Required. Path to one or more trained model directories produced by openadmet anvil. Can be specified multiple times to run predictions with multiple models.

Example:

predict --input-path ./data/molecules.csv \
        --model-dir ./models/model_a \
        --model-dir ./models/model_b
--output-csv FILE

Path to the output CSV file where predictions will be written. Defaults to predictions.csv.

Example:

predict --input-path ./data/molecules.csv \
        --model-dir ./models/my_model \
        --output-csv ./results/preds.csv
--accelerator {cpu,gpu,tpu,ipu,mps,auto}

Hardware accelerator to use for inference. Defaults to gpu if available.

Choices:

  • cpu – Run inference on the CPU.

  • gpu – Run inference on the GPU (default).

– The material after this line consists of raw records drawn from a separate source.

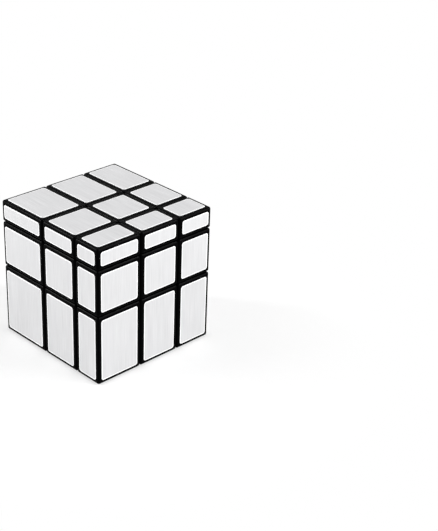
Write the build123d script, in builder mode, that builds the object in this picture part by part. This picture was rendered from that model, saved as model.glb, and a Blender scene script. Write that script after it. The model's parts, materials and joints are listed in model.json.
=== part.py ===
"""A mirror block cube: a 3 x 3 x 3 turning puzzle whose layers differ in thickness instead of colour.

The bottom face lies on Z = 0, centred on the origin. X runs left to right, Y front to back, Z up.
All sizes are in millimetres.

Every block is a hollow shell. Behind it sits a foot (under a centre cap, a hub), which runs in a
ball-shaped hollow about the core. Outside the ball the layers part on the planes that show. Inside
it they part nearer to the core, so each foot reaches in under its neighbours and is held by them.
"""

from build123d import *
import os

os.makedirs("parts", exist_ok=True)

# ---- driving dimensions ----
cube_size = 57.0  # outside, over the foils
middle_layer = 19.0  # the middle layer is the same in all three directions
right_layer = 13.0
back_layer = 17.0
top_layer = 9.0

layer_gap = 0.30  # running gap between two layers
wall = 1.20  # shell wall
edge_round = 0.80  # rounding on every edge of a block

foil = 0.15  # foil thickness
foil_margin_outer = 1.68  # from the cube's own edge to the foil
foil_margin_inner = 1.74  # from the plane between two layers to the foil
foil_corner = 0.90

overhang = 3.50  # how far a foot reaches in under its neighbour
foot_gap = 0.26  # running gap between two feet
ball_roof = 0.35  # plastic left over the ball at the thinnest layer
ball_gap = 0.40  # running gap between a foot and the shells over it
plate = 1.20  # plate that closes a shell from inside
seat_gap = 0.05  # glue gap round a plate
hollow_radius = 10.50  # the feet end here, clear of the core
cap_roof = 1.45  # a thin cap's own plate over its hub

arm_stub = 1.10  # how far an arm stands out of the core's ball
arm_radius = 4.00
hub_gap = 0.20  # running gap between arm and hub
hub_floor = 1.80
screw_radius = 1.50
screw_start = 3.00  # from the core's middle to the screw's tip
bore_clearance = 0.20  # between screw and hub
well_radius = 3.20  # the hub's well for spring, washer and screw head
spring_room = 5.00
spring_wire_radius = 0.30
spring_coil_radius = 2.30
spring_turns = 4
spring_gap = 0.15  # running gap between spring and hub
washer_radius = 2.90
washer_hole_clearance = 0.15
washer_thickness = 0.50
head_radius = 2.75
head_height = 1.60
head_room = 0.50  # between a screw head and the thinnest cap
slot_length = 3.20
slot_width = 0.70
slot_depth = 0.90

# ---- derived places ----
half = cube_size / 2
half_middle = middle_layer / 2

# Where the cube's faces and the core's middle lie along X, Y and Z.
face_low = (-half, -half, 0.0)
face_high = (half, half, cube_size)
core_middle = (
    half - right_layer - half_middle,
    half - back_layer - half_middle,
    cube_size - top_layer - half_middle,
)

inner_cut = half_middle - overhang  # where the feet part, from the core's middle
thinnest_depth = half_middle + min(right_layer, back_layer, top_layer) - foil
ball_radius = thinnest_depth - ball_roof  # the recess in the shells
foot_radius = ball_radius - ball_gap
plate_radius = ball_radius + plate

# The tension set is stacked inwards from the underside of the thinnest cap, and ends at the core.
head_start = thinnest_depth - cap_roof - head_room - head_height
washer_start = head_start - washer_thickness
well_floor = washer_start - spring_room
hub_start = well_floor - hub_floor
arm_reach = hub_start - hub_gap  # from the core's middle to an arm's end
core_ball_radius = arm_reach - arm_stub

layer_names = (("left", "middle", "right"), ("front", "middle", "back"), ("bottom", "middle", "top"))
unit_vectors = ((1, 0, 0), (0, 1, 0), (0, 0, 1))
signs = (-1, 0, 1)
face_list = [(axis, sign) for axis in (2, 1, 0) for sign in (1, -1)]


def block_span(axis, sign):
    """Lowest and highest coordinate of a block's plastic along one axis."""
    low = core_middle[axis] - half_middle
    high = core_middle[axis] + half_middle
    if sign < 0:
        return face_low[axis] + foil, low - layer_gap / 2
    if sign > 0:
        return high + layer_gap / 2, face_high[axis] - foil
    return low + layer_gap / 2, high - layer_gap / 2


def foot_span(axis, sign):
    """Lowest and highest coordinate of a foot along one axis, before it is rounded to the ball."""
    middle = core_middle[axis]
    near = inner_cut + foot_gap / 2
    if sign == 0:
        near = inner_cut - foot_gap / 2
        return middle - near, middle + near
    far = plate_radius
    return (middle + near, middle + far) if sign > 0 else (middle - far, middle - near)


def foil_span(axis, sign):
    """Lowest and highest coordinate of a foil along one axis of its own face."""
    low = core_middle[axis] - half_middle
    high = core_middle[axis] + half_middle
    if sign < 0:
        return face_low[axis] + foil_margin_outer, low - foil_margin_inner
    if sign > 0:
        return high + foil_margin_inner, face_high[axis] - foil_margin_outer
    return low + foil_margin_inner, high - foil_margin_inner


def spans(function, place):
    """The spans of one block, foot or foil along X, Y and Z."""
    return [function(axis, sign) for axis, sign in enumerate(place)]


def box_between(limits, inset=0.0, mode=Mode.ADD):
    """A box that fills the three spans, pulled in on all sides by the inset."""
    with Locations(tuple((low + high) / 2 for low, high in limits)):
        Box(*(high - low - 2 * inset for low, high in limits), mode=mode)


def ball(radius, mode):
    """A ball about the core's middle."""
    with Locations(core_middle):
        Sphere(radius, mode=mode)


def block_name(kind, place):
    """A name such as edge_top_front, from the layers that the block lies in."""
    words = [layer_names[axis][place[axis] + 1] for axis in (2, 1, 0) if place[axis] != 0]
    return "_".join([kind] + words)


def face_plane(axis, sign, distance=0.0):
    """The plane that looks out through a face, its origin that far out from the core's middle."""
    normal = Vector(*unit_vectors[axis]) * sign
    origin = Vector(*core_middle) + normal * distance
    return Plane(origin=origin, x_dir=unit_vectors[0 if axis else 1], z_dir=normal)


def face_depth(axis, sign):
    """From the core's middle to the plastic face of a centre cap."""
    low, high = block_span(axis, sign)
    return high - core_middle[axis] if sign > 0 else core_middle[axis] - low


def is_thin(axis, sign):
    """Whether a face lies too near to the ball for a hollow cap and a plate."""
    return face_depth(axis, sign) < plate_radius + wall + seat_gap


def save(piece, name):
    """Names a finished piece and writes it to its own file."""
    piece.part.label = name
    export_step(piece.part, f"parts/{name}.step")


def is_solid_block(place):
    """Whether a block is a thin centre cap, which has no hollow."""
    faces = [(axis, sign) for axis, sign in enumerate(place) if sign != 0]
    return len(faces) == 1 and is_thin(*faces[0])


# ---- shells: a rounded box, hollow, with the ball cut out of its inner corner ----
def make_shell(place):
    limits = spans(block_span, place)
    with BuildPart() as shell:
        box_between(limits)
        fillet(shell.edges(), edge_round)
        if not is_solid_block(place):
            box_between(limits, inset=wall, mode=Mode.SUBTRACT)
        ball(ball_radius, Mode.SUBTRACT)
        if is_solid_block(place):
            box_between(cap_roof_limits(place))
    return shell


def cap_roof_limits(place):
    """The spans of the plate that fills a thin cap over its hub, down to the hub's flat top."""
    limits = [foot_span(axis, 0) for axis in range(3)]
    axis, sign = next((axis, sign) for axis, sign in enumerate(place) if sign != 0)
    low, high = block_span(axis, sign)
    limits[axis] = (high - cap_roof, high) if sign > 0 else (low, low + cap_roof)
    return limits


def block_places(outer_faces):
    """Every block with that many outer faces, as a sign for each of X, Y and Z."""
    every = [(x, y, z) for z in signs for y in signs for x in signs]
    return [place for place in every if sum(map(abs, place)) == outer_faces]


for block_kind, outer_faces in (("cap", 1), ("edge", 2), ("corner", 3)):
    for place in block_places(outer_faces):
        save(make_shell(place), block_name(block_kind, place))


# ---- feet: a round-backed foot on a stem, and the plate that closes an edge's shell ----
def make_foot(place):
    on_corner = 0 not in place
    cavity = spans(block_span, place)
    with BuildPart() as stem:
        if on_corner:
            box_between(cavity)
            ball(ball_radius - seat_gap, Mode.INTERSECT)
        else:
            box_between(cavity, inset=wall + seat_gap)
            ball(ball_radius, Mode.SUBTRACT)
            narrow = [
                foot_span(axis, 0) if sign == 0 else (span[0] + wall + seat_gap, span[1] - wall - seat_gap)
                for axis, (sign, span) in enumerate(zip(place, cavity))
            ]
            box_between(narrow)
            ball(plate_radius, Mode.INTERSECT)
    with BuildPart() as foot:
        box_between(spans(foot_span, place))
        ball(foot_radius, Mode.INTERSECT)
        ball(hollow_radius, Mode.SUBTRACT)
        add(stem.part)
    return foot


for foot_kind, outer_faces in (("edge", 2), ("corner", 3)):
    for layer in signs:
        places = [place for place in block_places(outer_faces) if place[2] == layer]
        if places:
            feet = [make_foot(place).part for place in places]
            with BuildPart() as foot_group:
                add(feet)
            save(foot_group, f"{foot_kind}_feet_{layer_names[2][layer + 1]}")


# ---- hubs: a square column on the screw, with a well for the spring and a plate in the cap ----
def make_hub(axis, sign):
    column = 2 * (inner_cut - foot_gap / 2)
    shell_inside = middle_layer - layer_gap - 2 * (wall + seat_gap)
    thin = is_thin(axis, sign)
    top = face_depth(axis, sign) - cap_roof if thin else plate_radius
    with BuildPart() as hub:
        if not thin:
            with BuildSketch(face_plane(axis, sign, half_middle)):
                Rectangle(shell_inside, shell_inside)
            extrude(amount=top - half_middle)
            ball(ball_radius, Mode.SUBTRACT)
        with BuildSketch(face_plane(axis, sign, hub_start)):
            Rectangle(column, column)
        extrude(amount=top - hub_start)
        ball(ball_radius - seat_gap if thin else plate_radius, Mode.INTERSECT)
        with BuildSketch(face_plane(axis, sign, well_floor)):
            Circle(well_radius)
        extrude(amount=top - well_floor, mode=Mode.SUBTRACT)
        with BuildSketch(face_plane(axis, sign, hub_start)):
            Circle(screw_radius + bore_clearance)
        extrude(amount=hub_floor, mode=Mode.SUBTRACT)
    return hub


for axis, sign in face_list:
    save(make_hub(axis, sign), f"hub_{layer_names[axis][sign + 1]}")

# ---- core: a ball with six arms, each bored for its screw ----
with BuildPart() as core:
    ball(core_ball_radius, Mode.ADD)
    for axis, sign in face_list:
        with BuildSketch(face_plane(axis, sign)):
            Circle(arm_radius)
        extrude(amount=arm_reach)
    for axis, sign in face_list:
        with BuildSketch(face_plane(axis, sign, screw_start)):
            Circle(screw_radius)
        extrude(amount=arm_reach - screw_start, mode=Mode.SUBTRACT)
save(core, "core")

# ---- tension sets: one screw, washer and spring about +Z, then a copy in each arm ----
with BuildPart() as screw:
    with BuildSketch(Plane.XY.offset(screw_start)):
        Circle(screw_radius)
    extrude(amount=head_start - screw_start)
    with BuildSketch(Plane.XY.offset(head_start)):
        Circle(head_radius)
    extrude(amount=head_height)
    fillet(screw.edges().group_by(Axis.Z)[-1], head_height / 4)
    with BuildSketch(Plane.XY.offset(head_start + head_height)):
        Rectangle(slot_length, slot_width)
        Rectangle(slot_width, slot_length)
    extrude(amount=-slot_depth, mode=Mode.SUBTRACT)

with BuildPart() as washer:
    with BuildSketch(Plane.XY.offset(washer_start)):
        Circle(washer_radius)
        Circle(screw_radius + washer_hole_clearance, mode=Mode.SUBTRACT)
    extrude(amount=washer_thickness)

coil_start = well_floor + spring_gap + spring_wire_radius
coil_rise = washer_start - seat_gap - spring_wire_radius - coil_start
with BuildPart() as spring:
    with BuildLine() as coil:
        Helix(coil_rise / spring_turns, coil_rise, spring_coil_radius, center=(0, 0, coil_start))
    with BuildSketch(Plane(coil.line @ 0, z_dir=coil.line % 0)):
        Circle(spring_wire_radius)
    sweep(is_frenet=True)

for pattern, name in ((screw, "screws"), (washer, "washers"), (spring, "springs")):
    with BuildPart() as tension_set:
        for axis, sign in face_list:
            with Locations(face_plane(axis, sign).location):
                add(pattern.part)
    save(tension_set, f"tension_{name}")


# ---- foils: one rounded sheet on each outer face of each block ----
def foil_outline(axis, sign, place):
    """The plane that a foil lies on, and its width and height there."""
    across, up = [other for other in range(3) if other != axis]
    limits = spans(foil_span, place)
    middle = [(low + high) / 2 for low, high in limits]
    middle[axis] = face_high[axis] - foil if sign > 0 else face_low[axis] + foil
    normal = Vector(*unit_vectors[axis]) * sign
    sizes = [limits[other][1] - limits[other][0] for other in (across, up)]
    return Plane(origin=middle, x_dir=unit_vectors[across], z_dir=normal), sizes


def foil_rows(axis, sign):
    """The blocks of each foil group: a whole face at top and bottom, or one row of a side."""
    every = [place for count in (1, 2, 3) for place in block_places(count)]
    on_face = [place for place in every if place[axis] == sign]
    face_name = layer_names[axis][sign + 1]
    if axis == 2:
        return {f"foils_{face_name}": on_face}
    return {
        f"foils_{face_name}_{layer_names[2][row + 1]}": [place for place in on_face if place[2] == row]
        for row in signs
    }


for axis, sign in face_list:
    for name, places in foil_rows(axis, sign).items():
        with BuildPart() as foils:
            for place in places:
                foil_plane, foil_size = foil_outline(axis, sign, place)
                with BuildSketch(foil_plane):
                    RectangleRounded(*foil_size, foil_corner)
                extrude(amount=foil)
        save(foils, name)
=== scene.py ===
# %% [markdown]
# # A mirror block cube
#
# This puzzle turns like any cube of three by three by three blocks, but its layers differ in
# thickness instead of colour. Each block is a hollow shell of black ABS with rounded edges, and
# each outer face carries one sheet of silver foil, brushed in fine straight lines.
#
# The exact solids come ready made as a frame, in metres, with the bottom face on Z = 0. What is
# left to do here is the part the eye judges: the foils with the painted highlight on their cut
# rims, the plastic, the light and the view.

# %% Load the frame
import json

import bpy
import numpy as np
from mathutils import Matrix, Vector


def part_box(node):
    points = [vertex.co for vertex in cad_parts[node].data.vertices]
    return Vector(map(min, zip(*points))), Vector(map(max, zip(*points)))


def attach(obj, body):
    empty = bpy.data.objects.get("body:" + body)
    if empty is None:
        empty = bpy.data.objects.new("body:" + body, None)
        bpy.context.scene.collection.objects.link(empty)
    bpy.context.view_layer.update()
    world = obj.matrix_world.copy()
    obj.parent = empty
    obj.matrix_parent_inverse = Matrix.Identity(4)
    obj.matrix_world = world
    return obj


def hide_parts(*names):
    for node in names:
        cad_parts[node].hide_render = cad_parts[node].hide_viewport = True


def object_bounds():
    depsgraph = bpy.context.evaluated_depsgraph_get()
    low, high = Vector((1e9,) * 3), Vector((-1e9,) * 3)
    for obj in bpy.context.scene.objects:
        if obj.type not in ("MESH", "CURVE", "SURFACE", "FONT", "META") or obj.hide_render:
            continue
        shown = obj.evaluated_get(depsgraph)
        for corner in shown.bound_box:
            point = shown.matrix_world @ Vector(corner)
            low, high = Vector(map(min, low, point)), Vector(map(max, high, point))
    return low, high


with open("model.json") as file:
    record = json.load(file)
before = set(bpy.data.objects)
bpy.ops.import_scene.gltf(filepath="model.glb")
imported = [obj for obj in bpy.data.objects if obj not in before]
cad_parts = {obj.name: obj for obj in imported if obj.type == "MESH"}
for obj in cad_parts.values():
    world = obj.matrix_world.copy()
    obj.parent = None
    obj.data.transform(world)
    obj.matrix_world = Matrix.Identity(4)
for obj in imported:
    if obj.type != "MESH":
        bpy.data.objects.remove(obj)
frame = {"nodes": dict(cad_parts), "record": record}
cad_box = [list(corner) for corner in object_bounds()]

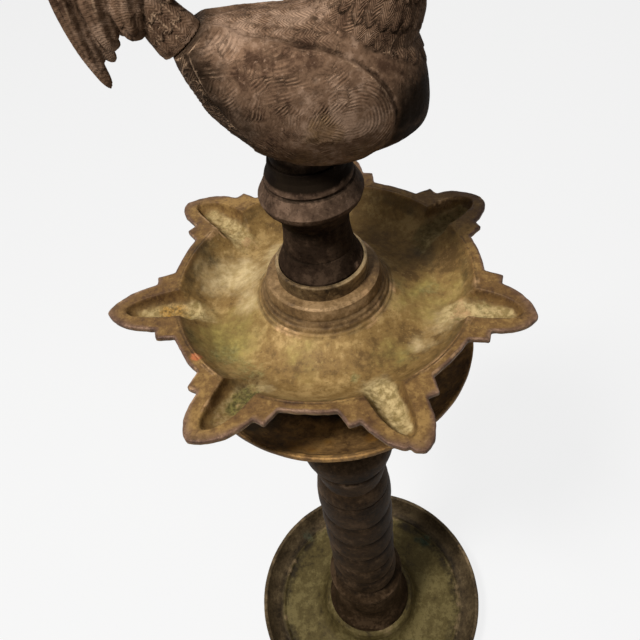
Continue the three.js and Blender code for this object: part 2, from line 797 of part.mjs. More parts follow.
// Finishes
function metal(colour, roughness) {
  return new THREE.MeshStandardMaterial({ color: colour, roughness, metalness: 0.75 });
}

const finishes = {
  agedBrass: metal(0x7d5f38, 0.55),
  darkBronze: metal(0x4a382a, 0.5),
  dullBrass: metal(0x5f4a2c, 0.6),
};

const lamp = new THREE.Group();

function place(name, geometry, finish) {
  const mesh = new THREE.Mesh(geometry, finish);
  mesh.name = name;
  lamp.add(mesh);
}

place("base_dish", baseDish(), finishes.dullBrass);
place("stem_lower", stemLower(), finishes.darkBronze);
place("stem_middle", stemMiddle(), finishes.darkBronze);
place("stem_upper", stemUpper(), finishes.darkBronze);
place("spindle", spindle(), finishes.agedBrass);
place("drip_tray", dripTray(), finishes.agedBrass);
place("oil_pan", oilPan(), finishes.agedBrass);
place("seat_ring", seatRing(), finishes.agedBrass);
place("finial_post", finialPost(), finishes.darkBronze);
place("bird_body", birdBody(), finishes.darkBronze);
place("bird_tail", birdTail(), finishes.darkBronze);
place("tang_pin", pinAlong(pinRadius, pinStartY, pinEndY), finishes.agedBrass);
place("tail_rivet", tailRivet(rivetRadius, rivetStartY, rivetEndY), finishes.agedBrass);

export default lamp;
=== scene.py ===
# %% [markdown]
# A standing oil lamp of cast brass
#
# The lamp is a stack of turned castings: a dish-shaped base, three stem sections, a drip tray,
# an oil pan with seven spouts, a ring, and a post that carries a rooster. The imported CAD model
# gives each piece its place and its motion. This script gives each piece its finished surface.
# %% Frame and units
import math

import bpy
import numpy as np
from mathutils import Matrix, Vector, noise


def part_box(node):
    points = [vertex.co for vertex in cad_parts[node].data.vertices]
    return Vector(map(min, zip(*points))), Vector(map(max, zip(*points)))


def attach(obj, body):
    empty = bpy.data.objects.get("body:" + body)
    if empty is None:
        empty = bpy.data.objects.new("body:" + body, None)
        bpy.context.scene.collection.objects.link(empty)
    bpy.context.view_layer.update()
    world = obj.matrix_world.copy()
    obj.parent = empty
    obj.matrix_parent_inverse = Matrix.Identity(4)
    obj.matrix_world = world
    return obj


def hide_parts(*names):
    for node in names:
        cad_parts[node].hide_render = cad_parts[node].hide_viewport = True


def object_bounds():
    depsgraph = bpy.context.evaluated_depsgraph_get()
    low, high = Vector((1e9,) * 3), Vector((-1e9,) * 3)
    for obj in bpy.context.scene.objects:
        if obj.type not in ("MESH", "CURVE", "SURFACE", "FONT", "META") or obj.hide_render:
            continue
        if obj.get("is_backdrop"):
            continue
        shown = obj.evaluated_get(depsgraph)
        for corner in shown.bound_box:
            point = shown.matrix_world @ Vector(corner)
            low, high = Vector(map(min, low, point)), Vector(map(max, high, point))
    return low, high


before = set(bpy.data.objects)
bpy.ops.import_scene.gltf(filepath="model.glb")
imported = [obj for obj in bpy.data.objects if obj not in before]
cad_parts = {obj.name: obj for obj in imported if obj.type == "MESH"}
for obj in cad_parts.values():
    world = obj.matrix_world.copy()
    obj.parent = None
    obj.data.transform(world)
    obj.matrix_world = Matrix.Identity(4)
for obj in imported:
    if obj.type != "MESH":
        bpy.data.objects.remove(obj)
cad_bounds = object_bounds()
MM = 0.001  # outlines are written in millimetres, and Blender works in metres


def top_of(node):
    """The height of a CAD node's highest point, in millimetres."""
    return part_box(node)[1].z / MM


base_seat = top_of("base_dish")
middle_seat = top_of("stem_lower")
upper_seat = top_of("stem_middle")
pan_seat = top_of("stem_upper")
tray_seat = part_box("drip_tray")[0].z / MM
ring_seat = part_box("seat_ring")[0].z / MM
post_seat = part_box("finial_post")[0].z / MM
post_top = top_of("finial_post")
spindle_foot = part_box("spindle")[0].z / MM
spindle_top = top_of("spindle")
print("seats:", [round(v, 1) for v in (base_seat, middle_seat, upper_seat, tray_seat, pan_seat)])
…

  • tpu – Use TPU hardware.

  • ipu – Use IPU hardware.

  • mps – Use Apple MPS backend.

  • auto – Automatically select available hardware.

Example:

predict --input-path ./data/molecules.csv \
        --model-dir ./models/my_model \
        --accelerator cpu
--aq-fxn {ucb,ei,pi}

Acquisition function(s) for active learning. Can be specified multiple times to combine different functions. Supported values:

  • ucb – Upper Confidence Bound (requires --beta).

  • ei – Expected Improvement (requires --best-y and --xi).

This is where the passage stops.